Global economic prospects have sharply contracted in the face of drastic cuts in demand and disruption of industrial supply chains, which is being corrected just on the margins, as life remains in relative doldrums of activity as yet. Chances that economic activity will return to normal are limited, as major economies are having trouble shrugging off the pandemic; infections rise with opening.
What many activists have been underlining is that economies in Africa and beyond should not come back to full activity or relatively unhinged production and distribution on the same terms as before. Many have insisted that countries ought to take up ‘green reopening,’ and sorting out bottlenecks of marginalization of substantial portions of the population which have been worsened by the Covid-19 pandemic. All that concern is valid and urgent but there are limited options for governments to work around those matters.
The most important avenue for governments to sort out painful situations in economic life is to use what is often known as an ‘economic surplus’ to direct it where it is needed most. That is a process known as resource allocation, but the key is that the resources have to be extracted from somewhere, normally by means of taxation. What changes in a Covid-19 situation is that it isn’t an atmosphere where people are basking in the sun and a portion of society has been forgotten so we are trying to take account of it, say.
Covid-19 policy environment is a situation where practically all sectors are demanding ‘something’ from the government, ranging from pumping oxygen into tourism companies and hotel chains, to forgiving or vastly rescheduling payments of loans to small and medium firms, cutting taxes on medical imports, etc. There is also a breadth of job losses that is painfully taking its toll in society by disconnecting education from job markets, not trying to fit in as was the case earlier. Getting a job is now luck, not qualification.

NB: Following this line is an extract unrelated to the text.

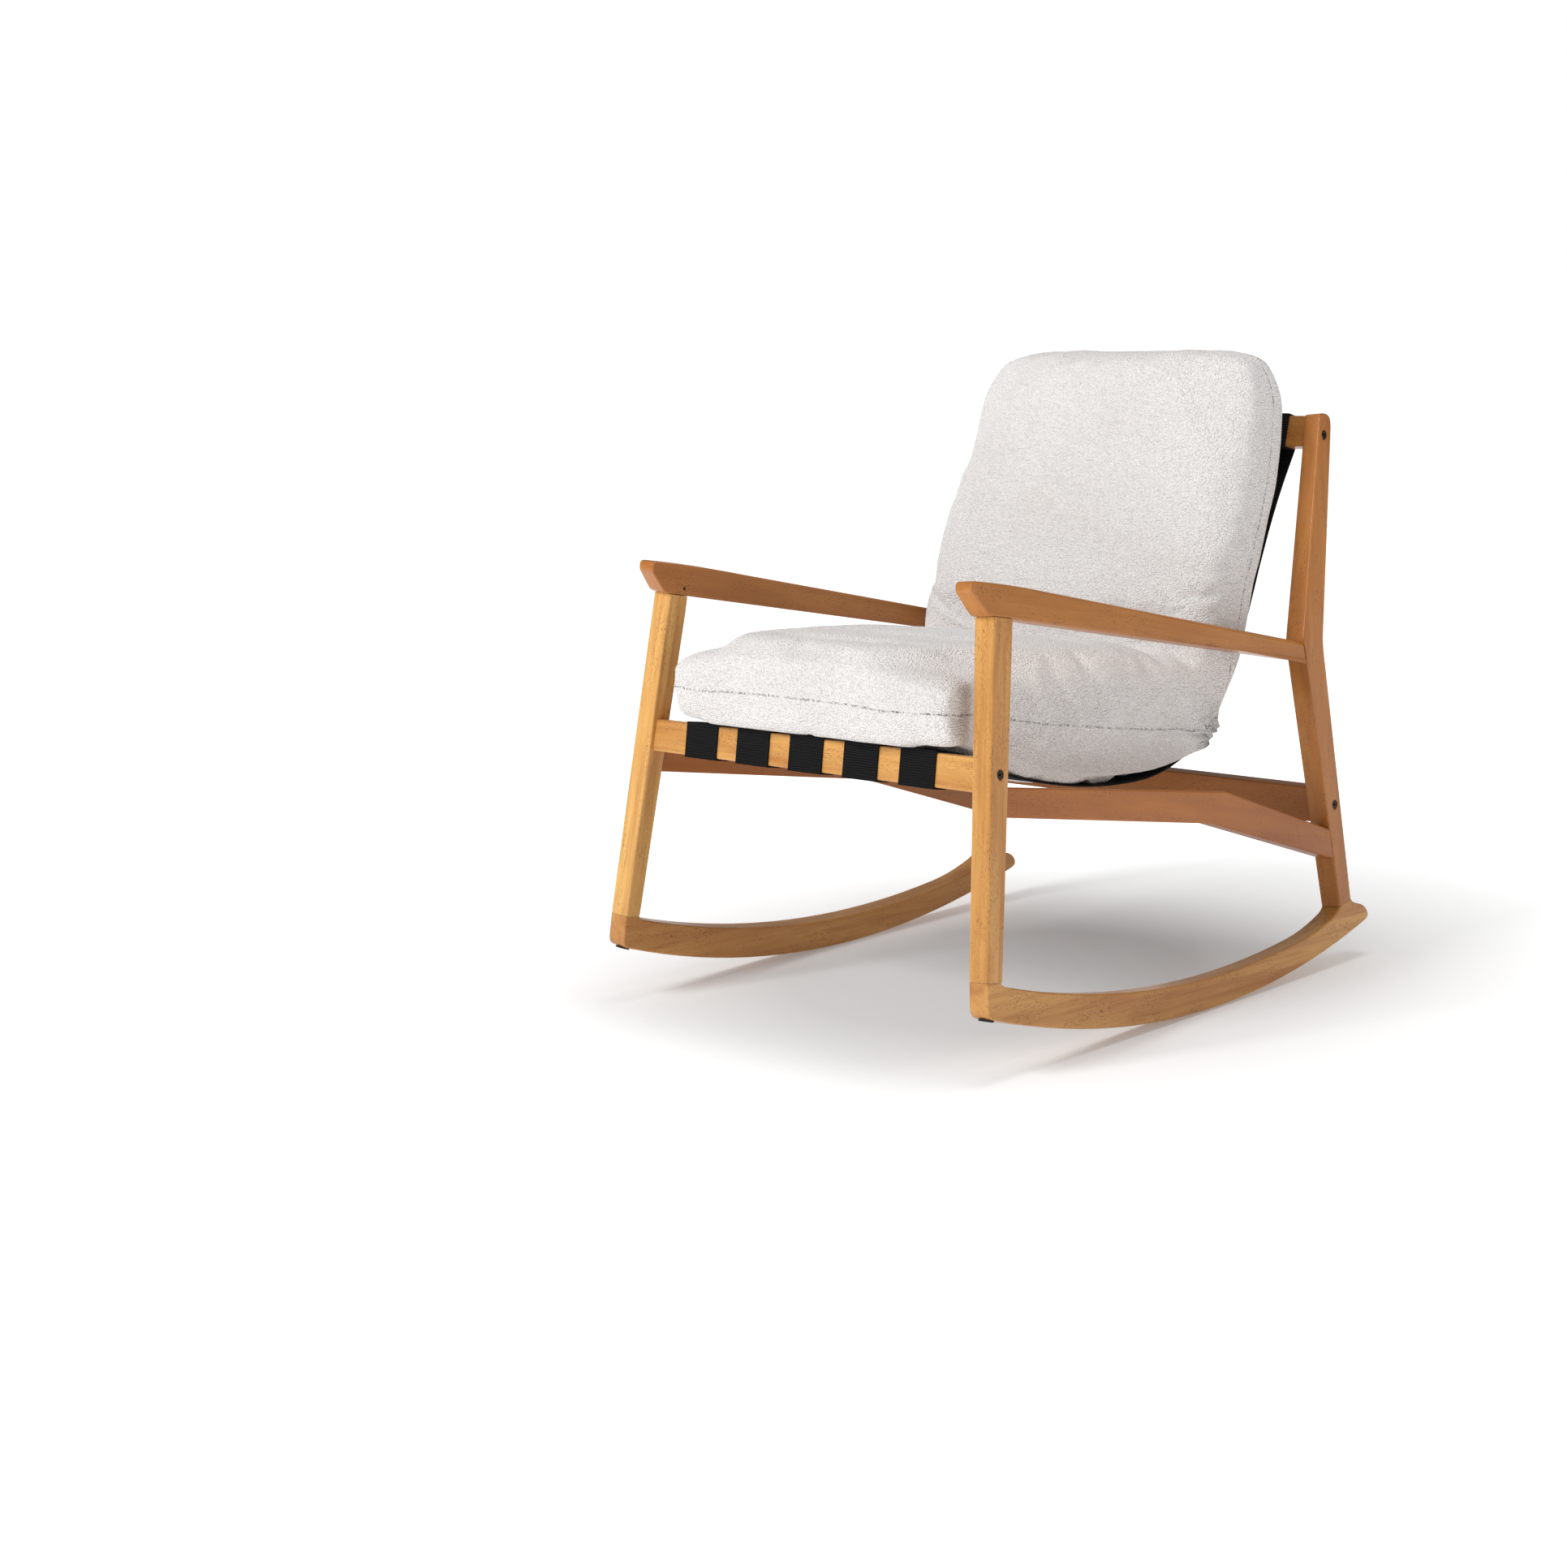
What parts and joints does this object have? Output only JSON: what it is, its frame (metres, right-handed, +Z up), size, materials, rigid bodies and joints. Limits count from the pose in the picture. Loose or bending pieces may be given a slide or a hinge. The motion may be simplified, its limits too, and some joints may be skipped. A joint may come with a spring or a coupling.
{
  "type": "rocking chair",
  "caption": "Beech rocking chair for a nursery: splayed side frames on curved rockers, a webbing sling seat and one loose seat-and-back cushion.",
  "frame": {"origin": "on the floor under the middle of the chair's overall box", "axes": "+Z up, -Y towards the front of the chair, +X towards the side frames whose nodes end in _right"},
  "size_m": [0.7118, 0.876, 0.879],
  "materials": {
    "beech": "satin lacquer",
    "webbing": "ribbed woven tape",
    "cushion_cloth": "off-white textured weave",
    "bronze_bolts": "dark bronze",
    "steel_nuts": "plain",
    "rubber_pads": "matt black"
  },
  "bodies": {
    "frame": {"rocker_right": "beech", "rocker_left": "beech", "front_leg_right": "beech", "front_leg_left": "beech", "rear_post_right": "beech", "rear_post_left": "beech", "arm_right": "beech", "arm_left": "beech", "side_rail_right": "beech", "side_rail_left": "beech", "leg_to_rocker_dowel_right": "beech", "leg_to_rocker_dowel_left": "beech", "post_to_rocker_dowel_right": "beech", "post_to_rocker_dowel_left": "beech", "arm_to_leg_dowel_right": "beech", "arm_to_leg_dowel_left": "beech", "arm_to_post_dowel_right": "beech", "arm_to_post_dowel_left": "beech", "rail_to_leg_dowel_right": "beech", "rail_to_leg_dowel_left": "beech", "rail_to_post_dowel_right": "beech", "rail_to_post_dowel_left": "beech", "front_seat_rail": "beech", "rear_stretcher": "beech", "top_back_rail": "beech", "sling_strap_1": "webbing", "sling_strap_2": "webbing", "sling_strap_3": "webbing", "sling_strap_4": "webbing", "sling_strap_5": "webbing", "front_rail_bolt_right": "bronze_bolts", "front_rail_bolt_left": "bronze_bolts", "stretcher_bolt_right": "bronze_bolts", "stretcher_bolt_left": "bronze_bolts", "top_rail_bolt_right": "bronze_bolts", "top_rail_bolt_left": "bronze_bolts", "arm_screw_right": "bronze_bolts", "arm_screw_left": "bronze_bolts", "front_rail_nut_right": "steel_nuts", "front_rail_nut_left": "steel_nuts", "stretcher_nut_right": "steel_nuts", "stretcher_nut_left": "steel_nuts", "top_rail_nut_right": "steel_nuts", "top_rail_nut_left": "steel_nuts", "rocker_pad_right": "rubber_pads", "rocker_pad_left": "rubber_pads"},
    "cushion": {"seat_cushion": "cushion_cloth", "back_cushion": "cushion_cloth"}
  },
  "joints": [
    {"name": "cushion_lift", "type": "slide", "parent": "frame", "child": "cushion", "axis": [0, 0, 1], "range_m": [0, 0.55]}
  ]
}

As activists have been talking in general terms about a ‘green reopening’ or one that is focused on urgent elimination of Covid-19 based marginalization of considerable portions of society, it is hard to say what measures they actually expect governments can take. Routine economic wisdom is already being seen in the set of changes in macroeconomic levers in the financial sector, like borrowing rates from the central bank and bank deposit levels so as to enable commercial bank to lend more to clients. Still this can’t in good measure solve the problem as it is the demand that has shrunk, and this in policy terms has no cure.
So the reality is that the government will not be in a position to rectify vast drawbacks in economic activity that come with the threat of Covid-19 outbreaks or continuation in most countries, as the virus is like a sea wave that comes and goes. It means that a more humane global economy has diminished chances compared to the past, as taxable surpluses to help companies, households and population sectors to cope are less available or drying out as compared to the past. There is greater competition, less cushion.